The Dodgers won the allegiance of many Latinos when they brought Valenzuela to Los Angeles at the end of the 1980 season. His charisma—and his unusual windup—made him a popular celebrity in the U.S. and Mexico, a craze known as “Fernandomania.” In 1981, he led the team to a World Series victory and became the first player to win both the Cy Young and Rookie of the Year awards in the same season. (Since 2003, he has been the color commentator for Dodgers games on Spanish language radio and television.)

Valenzuela’s success helped shatter stereotypes about Mexican Americans just as Greenberg’s and Koufax’s triumphs’ did with Jewish Americans.

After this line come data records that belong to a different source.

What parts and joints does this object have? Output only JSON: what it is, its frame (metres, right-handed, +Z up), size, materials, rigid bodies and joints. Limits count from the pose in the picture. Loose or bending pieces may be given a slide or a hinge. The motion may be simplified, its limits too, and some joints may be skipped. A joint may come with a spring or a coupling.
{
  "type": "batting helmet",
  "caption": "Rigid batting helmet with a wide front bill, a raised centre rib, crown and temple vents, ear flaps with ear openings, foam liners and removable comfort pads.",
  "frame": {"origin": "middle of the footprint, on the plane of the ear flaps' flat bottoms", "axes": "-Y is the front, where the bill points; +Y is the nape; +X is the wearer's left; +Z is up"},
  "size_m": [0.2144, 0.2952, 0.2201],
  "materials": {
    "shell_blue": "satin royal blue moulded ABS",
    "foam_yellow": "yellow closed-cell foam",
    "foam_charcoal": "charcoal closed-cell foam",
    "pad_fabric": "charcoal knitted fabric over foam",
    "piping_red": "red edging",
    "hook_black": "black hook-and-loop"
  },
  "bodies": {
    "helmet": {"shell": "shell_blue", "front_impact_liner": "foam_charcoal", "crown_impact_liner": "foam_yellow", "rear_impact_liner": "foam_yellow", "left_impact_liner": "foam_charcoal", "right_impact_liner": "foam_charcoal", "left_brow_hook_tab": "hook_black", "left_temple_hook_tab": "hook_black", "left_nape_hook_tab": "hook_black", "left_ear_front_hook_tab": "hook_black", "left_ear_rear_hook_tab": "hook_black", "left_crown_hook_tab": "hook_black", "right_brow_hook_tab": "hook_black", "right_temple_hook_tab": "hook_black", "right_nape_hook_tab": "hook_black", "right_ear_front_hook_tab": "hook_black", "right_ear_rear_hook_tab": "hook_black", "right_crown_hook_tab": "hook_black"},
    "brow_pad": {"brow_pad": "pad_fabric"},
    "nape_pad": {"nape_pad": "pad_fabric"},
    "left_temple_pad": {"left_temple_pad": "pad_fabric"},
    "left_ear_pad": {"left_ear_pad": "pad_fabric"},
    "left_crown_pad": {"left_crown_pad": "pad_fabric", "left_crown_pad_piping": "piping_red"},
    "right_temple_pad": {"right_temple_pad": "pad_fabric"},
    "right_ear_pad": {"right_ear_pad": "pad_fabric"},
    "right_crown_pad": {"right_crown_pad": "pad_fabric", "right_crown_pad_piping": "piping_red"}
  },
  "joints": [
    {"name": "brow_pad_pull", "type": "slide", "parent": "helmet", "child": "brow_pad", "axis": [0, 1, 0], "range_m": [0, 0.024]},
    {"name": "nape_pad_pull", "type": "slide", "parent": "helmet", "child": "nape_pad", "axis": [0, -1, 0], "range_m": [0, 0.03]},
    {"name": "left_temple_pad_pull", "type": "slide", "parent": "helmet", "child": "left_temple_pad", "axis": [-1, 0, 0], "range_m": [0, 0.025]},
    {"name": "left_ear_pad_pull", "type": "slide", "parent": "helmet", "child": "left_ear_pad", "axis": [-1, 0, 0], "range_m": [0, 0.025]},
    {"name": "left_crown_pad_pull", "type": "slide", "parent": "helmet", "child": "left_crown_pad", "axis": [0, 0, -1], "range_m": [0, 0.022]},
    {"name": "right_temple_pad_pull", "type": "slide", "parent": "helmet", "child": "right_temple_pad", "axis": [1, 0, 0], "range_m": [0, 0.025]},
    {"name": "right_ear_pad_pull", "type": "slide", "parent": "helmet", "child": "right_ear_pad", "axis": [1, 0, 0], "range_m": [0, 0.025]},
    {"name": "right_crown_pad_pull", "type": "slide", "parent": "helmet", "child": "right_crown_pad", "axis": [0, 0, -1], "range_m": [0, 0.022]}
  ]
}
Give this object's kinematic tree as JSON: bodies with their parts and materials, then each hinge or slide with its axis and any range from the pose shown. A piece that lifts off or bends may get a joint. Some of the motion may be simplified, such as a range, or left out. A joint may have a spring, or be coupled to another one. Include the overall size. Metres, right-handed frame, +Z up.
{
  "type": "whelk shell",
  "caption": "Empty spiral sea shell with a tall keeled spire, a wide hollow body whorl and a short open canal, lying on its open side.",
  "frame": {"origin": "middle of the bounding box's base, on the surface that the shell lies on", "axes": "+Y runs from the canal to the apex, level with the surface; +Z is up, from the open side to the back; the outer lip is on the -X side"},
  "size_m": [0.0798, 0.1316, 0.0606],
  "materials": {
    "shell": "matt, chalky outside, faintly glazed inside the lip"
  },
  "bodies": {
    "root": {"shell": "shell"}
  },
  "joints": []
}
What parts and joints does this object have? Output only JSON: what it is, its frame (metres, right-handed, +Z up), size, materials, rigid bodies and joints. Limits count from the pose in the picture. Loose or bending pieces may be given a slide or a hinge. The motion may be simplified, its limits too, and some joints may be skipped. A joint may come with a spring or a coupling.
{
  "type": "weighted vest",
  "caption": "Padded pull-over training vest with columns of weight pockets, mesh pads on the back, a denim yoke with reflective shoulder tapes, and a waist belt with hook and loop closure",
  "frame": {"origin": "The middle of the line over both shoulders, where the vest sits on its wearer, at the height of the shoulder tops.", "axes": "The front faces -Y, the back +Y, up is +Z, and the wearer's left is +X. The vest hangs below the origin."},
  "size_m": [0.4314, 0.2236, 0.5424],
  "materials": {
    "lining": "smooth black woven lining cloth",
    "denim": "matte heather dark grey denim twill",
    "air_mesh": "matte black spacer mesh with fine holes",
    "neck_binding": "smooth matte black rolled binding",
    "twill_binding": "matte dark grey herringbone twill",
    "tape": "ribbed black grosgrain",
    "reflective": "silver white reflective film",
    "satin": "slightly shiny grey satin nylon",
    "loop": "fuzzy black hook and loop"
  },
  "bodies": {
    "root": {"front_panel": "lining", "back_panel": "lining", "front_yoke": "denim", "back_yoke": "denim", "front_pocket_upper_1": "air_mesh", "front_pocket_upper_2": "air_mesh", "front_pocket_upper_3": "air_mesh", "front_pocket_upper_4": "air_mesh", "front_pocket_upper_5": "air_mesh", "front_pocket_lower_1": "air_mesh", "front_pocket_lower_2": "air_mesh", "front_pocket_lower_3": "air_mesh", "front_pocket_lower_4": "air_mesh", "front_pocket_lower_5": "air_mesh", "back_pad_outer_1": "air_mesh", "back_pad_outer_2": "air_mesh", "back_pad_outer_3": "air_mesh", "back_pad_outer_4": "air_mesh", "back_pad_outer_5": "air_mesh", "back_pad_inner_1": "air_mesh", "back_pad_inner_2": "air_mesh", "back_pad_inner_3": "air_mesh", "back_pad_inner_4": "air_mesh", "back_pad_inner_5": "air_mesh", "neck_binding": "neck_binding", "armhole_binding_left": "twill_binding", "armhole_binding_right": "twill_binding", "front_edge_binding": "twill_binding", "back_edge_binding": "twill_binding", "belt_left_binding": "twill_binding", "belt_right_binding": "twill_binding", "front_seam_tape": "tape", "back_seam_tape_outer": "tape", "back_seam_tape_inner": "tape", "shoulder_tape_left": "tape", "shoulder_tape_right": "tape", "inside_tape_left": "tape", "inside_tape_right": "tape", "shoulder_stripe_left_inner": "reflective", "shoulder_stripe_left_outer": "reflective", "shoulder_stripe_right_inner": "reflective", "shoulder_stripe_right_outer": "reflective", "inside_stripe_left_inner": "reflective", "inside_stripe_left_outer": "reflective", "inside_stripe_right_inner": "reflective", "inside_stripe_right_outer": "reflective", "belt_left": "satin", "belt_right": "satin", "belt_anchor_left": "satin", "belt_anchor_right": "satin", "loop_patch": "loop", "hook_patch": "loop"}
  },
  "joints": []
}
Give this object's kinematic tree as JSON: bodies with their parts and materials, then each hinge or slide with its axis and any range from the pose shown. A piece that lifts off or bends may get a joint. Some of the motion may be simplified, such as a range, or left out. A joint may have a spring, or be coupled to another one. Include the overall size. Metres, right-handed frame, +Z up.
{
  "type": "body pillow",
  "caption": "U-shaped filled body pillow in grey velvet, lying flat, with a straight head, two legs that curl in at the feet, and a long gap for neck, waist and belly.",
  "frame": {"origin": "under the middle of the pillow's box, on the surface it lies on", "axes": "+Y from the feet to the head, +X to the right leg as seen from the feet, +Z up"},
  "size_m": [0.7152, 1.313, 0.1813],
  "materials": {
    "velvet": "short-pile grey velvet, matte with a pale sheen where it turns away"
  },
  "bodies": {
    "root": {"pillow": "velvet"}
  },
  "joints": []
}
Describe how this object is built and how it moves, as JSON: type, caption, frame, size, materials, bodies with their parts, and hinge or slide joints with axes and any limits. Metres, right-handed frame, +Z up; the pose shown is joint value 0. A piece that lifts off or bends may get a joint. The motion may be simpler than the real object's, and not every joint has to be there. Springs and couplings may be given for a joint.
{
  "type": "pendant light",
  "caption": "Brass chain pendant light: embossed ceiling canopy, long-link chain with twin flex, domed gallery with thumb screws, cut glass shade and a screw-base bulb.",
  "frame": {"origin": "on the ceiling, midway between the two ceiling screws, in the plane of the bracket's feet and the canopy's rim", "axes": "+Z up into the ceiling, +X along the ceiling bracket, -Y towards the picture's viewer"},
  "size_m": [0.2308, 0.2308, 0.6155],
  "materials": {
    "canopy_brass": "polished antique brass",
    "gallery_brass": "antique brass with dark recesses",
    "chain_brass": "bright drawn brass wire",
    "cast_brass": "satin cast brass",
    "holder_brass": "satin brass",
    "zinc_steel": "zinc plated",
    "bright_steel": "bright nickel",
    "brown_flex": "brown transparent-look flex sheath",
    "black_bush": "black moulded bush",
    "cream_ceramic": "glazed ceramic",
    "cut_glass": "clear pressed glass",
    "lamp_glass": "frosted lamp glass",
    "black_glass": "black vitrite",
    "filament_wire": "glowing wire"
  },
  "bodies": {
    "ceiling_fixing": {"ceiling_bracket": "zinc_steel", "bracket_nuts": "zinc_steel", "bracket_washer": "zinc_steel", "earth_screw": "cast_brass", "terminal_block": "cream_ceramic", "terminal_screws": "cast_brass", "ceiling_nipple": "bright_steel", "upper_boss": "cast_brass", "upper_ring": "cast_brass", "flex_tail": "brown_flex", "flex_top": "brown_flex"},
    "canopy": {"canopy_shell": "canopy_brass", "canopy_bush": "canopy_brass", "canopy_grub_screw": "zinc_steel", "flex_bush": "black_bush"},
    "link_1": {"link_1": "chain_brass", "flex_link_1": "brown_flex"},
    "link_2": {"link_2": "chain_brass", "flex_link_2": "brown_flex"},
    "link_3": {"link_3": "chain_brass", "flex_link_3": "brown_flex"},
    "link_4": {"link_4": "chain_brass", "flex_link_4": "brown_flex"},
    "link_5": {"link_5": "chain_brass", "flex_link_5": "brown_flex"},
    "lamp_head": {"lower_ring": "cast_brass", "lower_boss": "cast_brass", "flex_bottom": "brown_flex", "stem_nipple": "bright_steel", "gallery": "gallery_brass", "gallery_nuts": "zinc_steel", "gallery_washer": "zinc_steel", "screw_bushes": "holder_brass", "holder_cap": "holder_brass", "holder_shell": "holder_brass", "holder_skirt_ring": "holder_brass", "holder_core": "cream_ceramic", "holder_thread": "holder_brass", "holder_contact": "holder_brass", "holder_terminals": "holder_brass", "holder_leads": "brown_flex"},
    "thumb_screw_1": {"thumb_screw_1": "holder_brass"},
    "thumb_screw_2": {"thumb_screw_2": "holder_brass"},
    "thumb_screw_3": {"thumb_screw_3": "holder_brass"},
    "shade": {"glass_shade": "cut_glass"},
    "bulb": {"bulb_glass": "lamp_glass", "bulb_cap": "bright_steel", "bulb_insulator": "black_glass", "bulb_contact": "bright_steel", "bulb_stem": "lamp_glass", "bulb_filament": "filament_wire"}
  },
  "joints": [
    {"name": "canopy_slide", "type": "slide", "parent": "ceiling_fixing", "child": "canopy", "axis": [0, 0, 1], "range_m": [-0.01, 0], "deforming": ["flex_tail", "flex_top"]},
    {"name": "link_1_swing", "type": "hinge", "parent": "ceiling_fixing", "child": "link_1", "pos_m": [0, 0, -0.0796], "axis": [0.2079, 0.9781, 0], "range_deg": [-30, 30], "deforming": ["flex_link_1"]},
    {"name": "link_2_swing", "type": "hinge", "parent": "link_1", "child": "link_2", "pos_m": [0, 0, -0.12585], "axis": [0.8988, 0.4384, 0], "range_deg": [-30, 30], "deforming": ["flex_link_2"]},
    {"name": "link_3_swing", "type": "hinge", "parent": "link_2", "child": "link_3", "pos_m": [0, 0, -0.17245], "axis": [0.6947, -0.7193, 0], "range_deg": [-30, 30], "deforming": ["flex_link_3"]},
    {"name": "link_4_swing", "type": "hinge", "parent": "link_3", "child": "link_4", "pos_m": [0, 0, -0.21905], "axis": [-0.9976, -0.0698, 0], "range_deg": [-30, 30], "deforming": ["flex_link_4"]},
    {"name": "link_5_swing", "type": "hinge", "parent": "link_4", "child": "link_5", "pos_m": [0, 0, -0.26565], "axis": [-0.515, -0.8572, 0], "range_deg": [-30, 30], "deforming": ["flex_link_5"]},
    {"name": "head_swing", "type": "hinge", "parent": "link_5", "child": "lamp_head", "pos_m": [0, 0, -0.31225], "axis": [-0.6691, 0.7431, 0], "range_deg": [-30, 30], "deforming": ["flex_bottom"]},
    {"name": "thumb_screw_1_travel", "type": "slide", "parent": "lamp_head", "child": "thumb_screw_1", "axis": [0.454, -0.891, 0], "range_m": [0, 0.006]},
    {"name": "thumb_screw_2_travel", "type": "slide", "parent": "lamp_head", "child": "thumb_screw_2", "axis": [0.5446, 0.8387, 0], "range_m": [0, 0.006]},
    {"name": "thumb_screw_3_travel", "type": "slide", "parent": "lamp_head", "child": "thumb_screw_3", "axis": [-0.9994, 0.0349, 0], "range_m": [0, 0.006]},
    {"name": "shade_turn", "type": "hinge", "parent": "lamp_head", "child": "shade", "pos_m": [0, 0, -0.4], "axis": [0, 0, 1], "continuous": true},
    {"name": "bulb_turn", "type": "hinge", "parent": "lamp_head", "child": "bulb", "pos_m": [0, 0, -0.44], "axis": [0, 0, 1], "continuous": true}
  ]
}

But Valenzuela faced many indignities from sportwriters, fans, and teammates as he sought to adjust to life in the United States and in the big leagues. 

Fans whose curiosity is piqued by the photos and artifacts can learn more by reading beautifully illustrated, 256-page book, Chasing Dreams: Baseball & Becoming American, edited by Josh Perelman, the exhibit’s co-curator. It includes over 40 essays by novelists, journalists, scholars, players, and fans.

Chasing Dreams reminds us that baseball (like all amateur and professional sports) is more than a hobby, extracurricular activity, or entertainment. It is a mirror of society’s economic and racial tensions as well as a battleground for social justice.